The RTS,S vaccine, or Mosquirix, was developed by Britain’s GlaxoSmithKline. The vaccine is also the first developed for any parasitic disease. A pilot program launched in 2019 saw its administration to over 800,000 children in Ghana, Kenya and Malawi.
The vaccine is moderately-effective on its own. It prevented 30% of deadly severe malaria cases, “even when introduced in areas where insecticide-treated nets are widely used and there is good access to diagnosis and treatment.”
A breakthrough this August found that reduction in hospitalisation or death shot up by 70% when both the RTS,S vaccine and antimalarial drugs were given to children during high-transmission seasons.

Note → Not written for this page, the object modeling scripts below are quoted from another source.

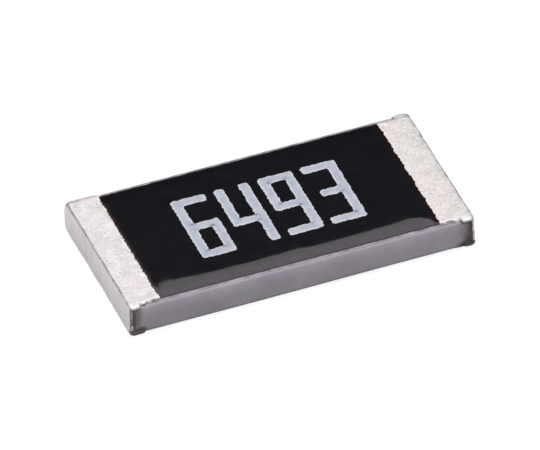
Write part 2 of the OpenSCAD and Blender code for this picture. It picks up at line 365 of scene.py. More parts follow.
# Layers that the terminals and the overcoat hide: the CAD nodes of each, by the start of
# their names, its two tones, how metallic and rough it is, and the size and depth of its grain
HIDDEN_LAYERS = {
    "fired_silver": {
        "nodes": ("top_electrode", "bottom_electrode"),
        "light": (0.78, 0.77, 0.75), "dark": (0.66, 0.65, 0.63),
        "metallic": 0.9, "roughness": 0.5, "size": 0.03, "relief": 0.001},
    "nickel_plate": {
        "nodes": ("nickel_barrier",),
        "light": (0.66, 0.64, 0.58), "dark": (0.56, 0.54, 0.49),
        "metallic": 1.0, "roughness": 0.35, "size": 0.05, "relief": 0.0005},
    "sputtered_end_metal": {
        "nodes": ("end_electrode",),
        "light": (0.50, 0.50, 0.52), "dark": (0.42, 0.42, 0.44),
        "metallic": 1.0, "roughness": 0.4, "size": 0.04, "relief": 0.0004},
    "resistor_paste": {
        "nodes": ("resistor_film",),
        "light": (0.10, 0.10, 0.11), "dark": (0.07, 0.07, 0.08),
        "metallic": 0.0, "roughness": 0.7, "size": 0.03, "relief": 0.001},
    "glass_coat": {
        "nodes": ("glass_coat",),
        "light": (0.30, 0.38, 0.34), "dark": (0.24, 0.31, 0.28),
        "metallic": 0.0, "roughness": 0.15, "size": 0.10, "relief": 0.0003},
}
ROUGHNESS_SPREAD = 0.06


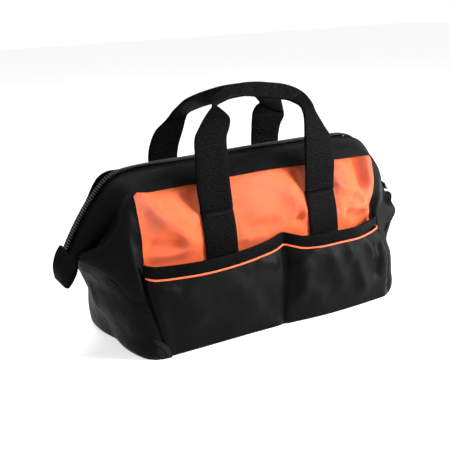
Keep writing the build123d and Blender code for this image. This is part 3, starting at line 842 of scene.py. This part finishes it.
EAR_PATCH, LOWER_PATCH = (73, 91), (41, 61)
WALL_EDGE_HEIGHTS = (22.5, 38.0, 54.0, 75.0, 97.0, 120.0, 142.0, 157.5)
EAR_ROWS = [
    # control points of the right front ear beyond the wall's side edge, up to the end of the zip. Each row
    # goes from under the lower gusset, over the crease, up the face, over the fold and back under the band.
    [(154, -54, 25), (157.5, -64, 52), (160.5, -63, 74), (162, -60, 94), (162.8, -56, 113),
     (162.3, -50, 132), (161, -43.5, 147), (160, -36.5, 154.5), (158.5, -25, 153), (157, -9, 150.5)],
    [(166, -44, 47), (169.5, -53, 69), (172, -53, 84), (173.2, -51.5, 98), (173.2, -50, 110),
     (172.5, -47.5, 121), (171.8, -43.5, 129), (170.5, -37.5, 131.5), (168.5, -25, 129.5),
     (168, -9, 129)],
    [(177, -33, 70), (181, -40.5, 84), (183.5, -40.8, 92), (184.5, -40.5, 99), (184.5, -40, 106),
     (183.5, -38.5, 112), (182, -35.5, 116), (180.5, -31, 116.5), (178.5, -20, 114), (178, -8.5, 114)],
    [(187, -20, 81), (191.5, -28.5, 93), (193.5, -29, 98), (194.5, -29.3, 102), (194.3, -29, 105.5),
     (193, -27.5, 108.5), (191.5, -25, 109.8), (190, -21.5, 109.6), (187, -14, 106), (185, -7.5, 104)],
    [(196, -10, 86), (200.5, -15.5, 97), (202, -16, 99.5), (202.8, -16.3, 101.5), (202.5, -16, 103.2),
     (201.5, -15, 104.6), (200, -13.5, 105), (198, -11, 104.5), (195, -8, 100), (192.5, -5.5, 97)],
    [(196, 1, 84), (199.5, 1, 93), (200.5, 1, 95), (201, 1, 96), (200.8, 1, 97), (200, 1, 97.5),
     (199, 1, 97.5), (197.5, 1, 97), (195, 1, 96), (192.5, 1, 94.5)],
]

LOWER_ROWS = [
    # control points of the right gusset below the creases, from the base up. Each row goes from the wall's
    # side edge round the corner to the middle of the end.
    [(140.5, -70.3, 1.2), (151.5, -68.5, 1), (161.5, -55, 1), (165, -28, 1), (163, 0, 1)],
    [(141, -71.2, 8), (153, -69.5, 7), (164.5, -56, 7), (168, -28, 7), (166, 0, 7)],
    [(142.5, -70.6, 20), (153.5, -69, 21), (165.5, -55, 23), (172, -28, 24), (171.5, 0, 24)],
    [(146, -68.6, 37), (155.5, -66.5, 41), (168, -52, 44), (178, -26, 44), (182, 0, 44)],
    [(149, -66.6, 50), (157.5, -64, 56), (170.5, -50, 60), (181, -27, 60), (186, 0, 57)],
    [(151, -64.6, 60), (164, -57.5, 66), (177, -44, 76), (186, -26, 79), (184, 0, 68)],
    [(153, -60, 64), (170, -50, 72), (187, -32.5, 88), (196, -16, 92.5), (197.5, 0, 86)],
]


def quarter(rows, slack):
    """Rows of control points of one quarter of the bag, on its slack end when slack is true."""
    return [[drawn(Vector(p)) if slack else Vector(p) for p in row] for row in rows]


def ear_grid(slack):
    """Ear of the right front quarter. Rows run from a seam strip behind the wall's cloth, round its side edge
    and on to the end of the zip."""
    def edge(reach, lift, off):
        """Line beside the wall's side edge, reach beyond it and off in front of the wall's face."""
        return flipped([wall_point(-edge_x(z) - reach, z + lift, off) for z in WALL_EDGE_HEIGHTS], x=-1)

    behind = edge(-7.0, 0.0, -7.0) + [(141, -28, 163.5), (141, -9, 165)]
    seam = edge(-0.8, 0.0, -3.2) + [(147.5, -28, 163.5), (147.5, -9, 165)]
    side_edge = edge(0.2, 0.0, 0.4) + [(149, -28, 163.5), (149, -9, 165)]
    next_edge = edge(2.2, 1.0, 0.2) + [(150.5, -27, 162.5), (150.5, -9, 164)]
    ear = patch(quarter([behind, seam, side_edge, next_edge, *EAR_ROWS], slack), *EAR_PATCH)

    def unevenness(p):
        waves = 1.3 * mottle(p, 20, 5.0) + 0.3 * mottle(p, 9, 2.0)
        return waves * smooth((p.x - 151) / 8) * smooth((ZIP_END_X - p.x) / 20)

    return pushed(ear, unevenness)


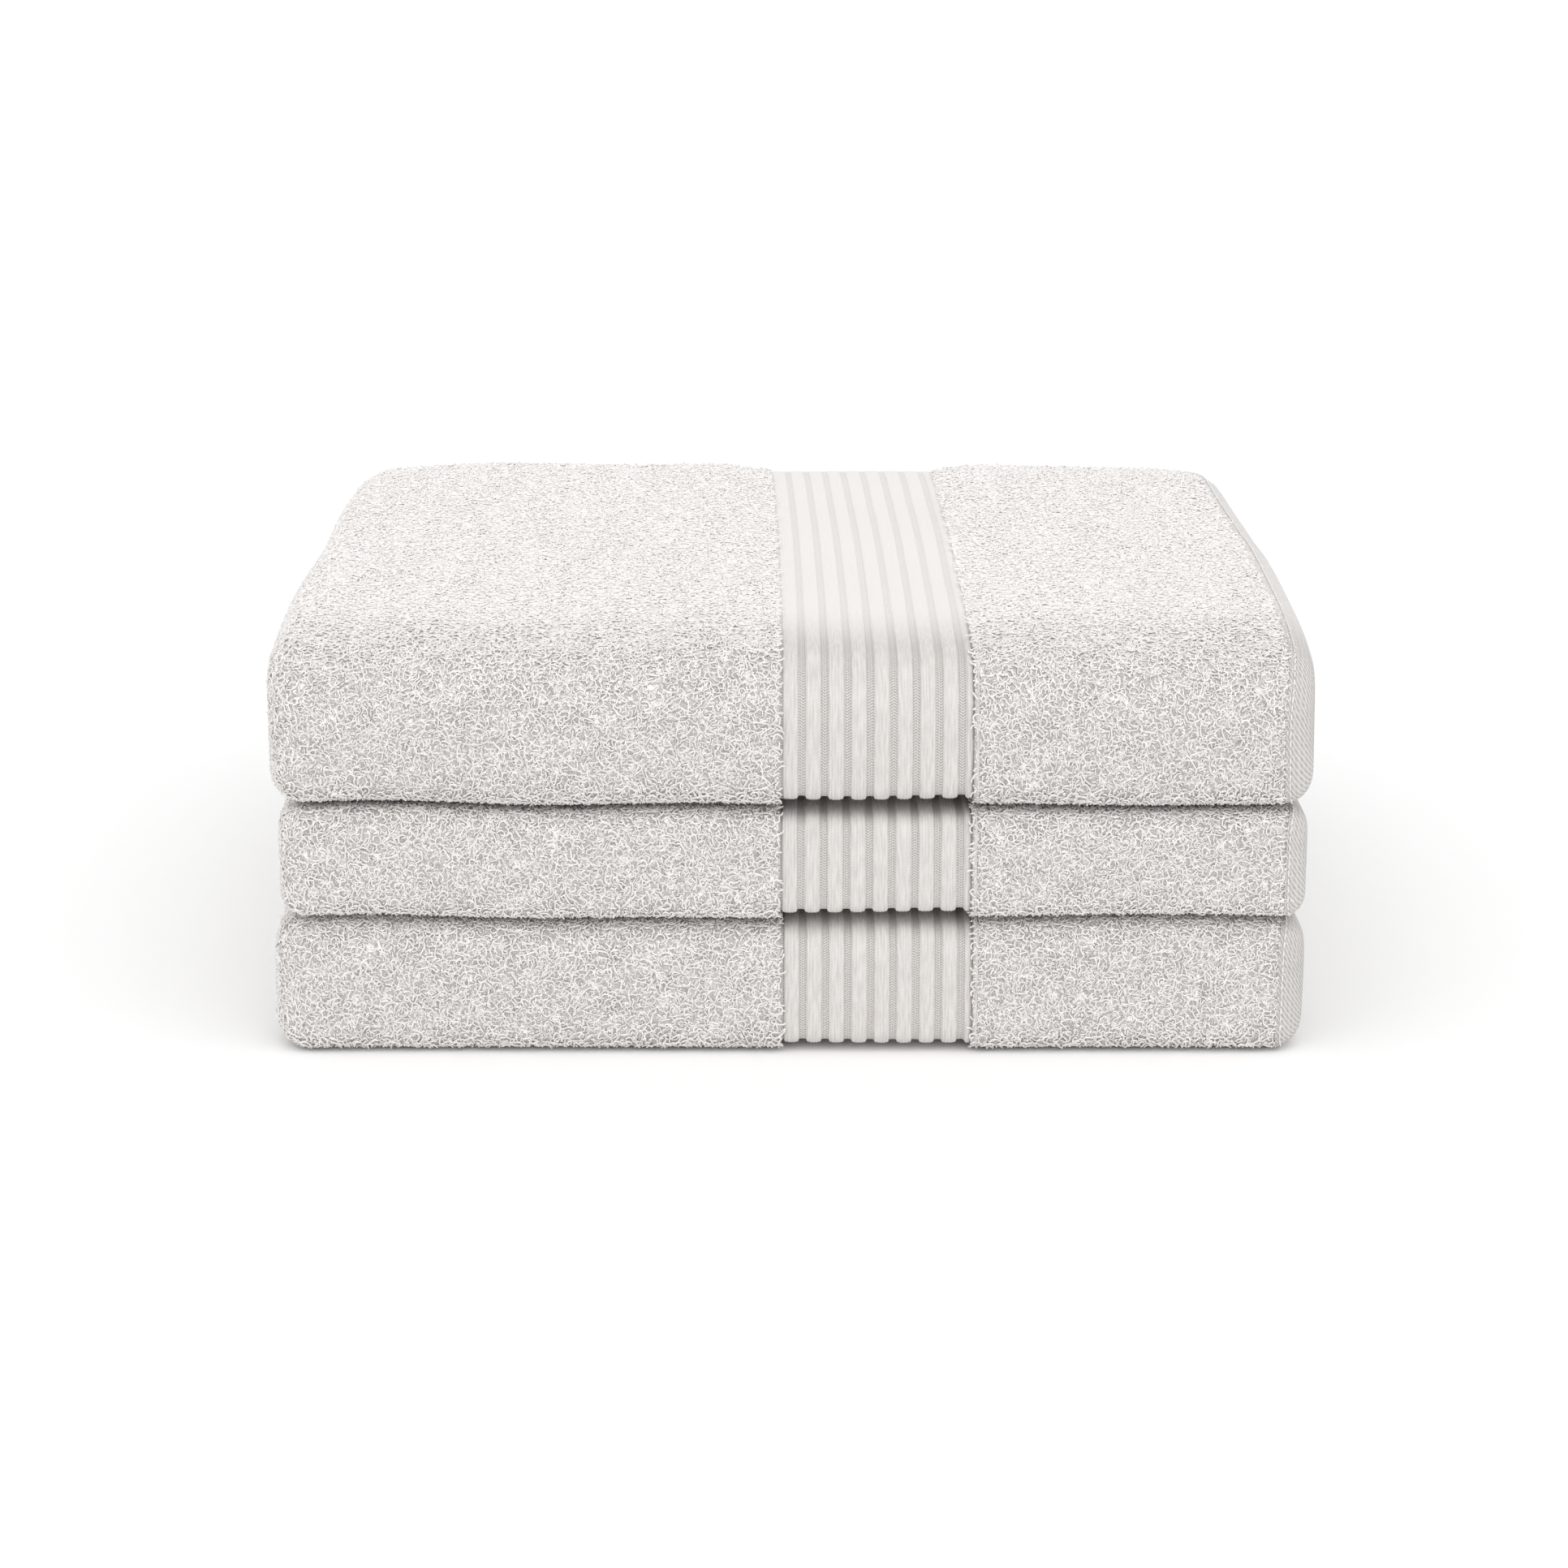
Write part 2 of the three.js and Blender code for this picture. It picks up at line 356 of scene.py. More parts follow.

“This is a historic moment. The long-awaited malaria vaccine for children is a breakthrough for science, child health and malaria control,” said the WHO director general. “Using this vaccine on top of existing tools to prevent malaria could save tens of thousands of young lives each year.”
The estimated number of malaria deaths stood at 409,000 in 2019. Children under 5 years account for 67% of this figure, or 274,000 deaths, according to WHO. Around 229 million cases of malaria were recorded that year and more than 94 percent of cases and deaths were recorded in Africa.
Creating an effective vaccine against malaria is an incredibly difficult feat. The life-threatening disease, which has existed for millennia, is caused by parasites transmitted through the bites of infected female Anopheles mosquitoes.
These parasites have evolved to evade our immune system, and have a complicated life cycle that sees them morphing across mosquitoes and humans and when infecting different parts of our bodies.
The new malaria vaccine acts against the P. falciparum, the most deadly malaria parasite globally and the one most prevalent in Africa.
“For centuries, malaria has stalked sub-Saharan Africa, causing immense personal suffering,” said Dr. Matshidiso Moeti, WHO Regional Director for Africa.
So far, malaria figures have been reduced by drugs that kill the parasite, bed-nets to prevent bites, and insecticides that kill the mosquito. Bed-nets are the most widely-present preventive measure but only reduce malaria deaths in children under 5 by 20 percent—which is why the vaccine, despite its limited efficacy, is an important step.
“Today’s recommendation offers a glimmer of hope for the continent which shoulders the heaviest burden of the disease and we expect many more African children to be protected from malaria and grow into healthy adults,” said Moeti.
WHO described the vaccine on Wednesday as highly cost-effective and having a strong safety profile, with more than 2.3 million doses administered so far in clinical trials.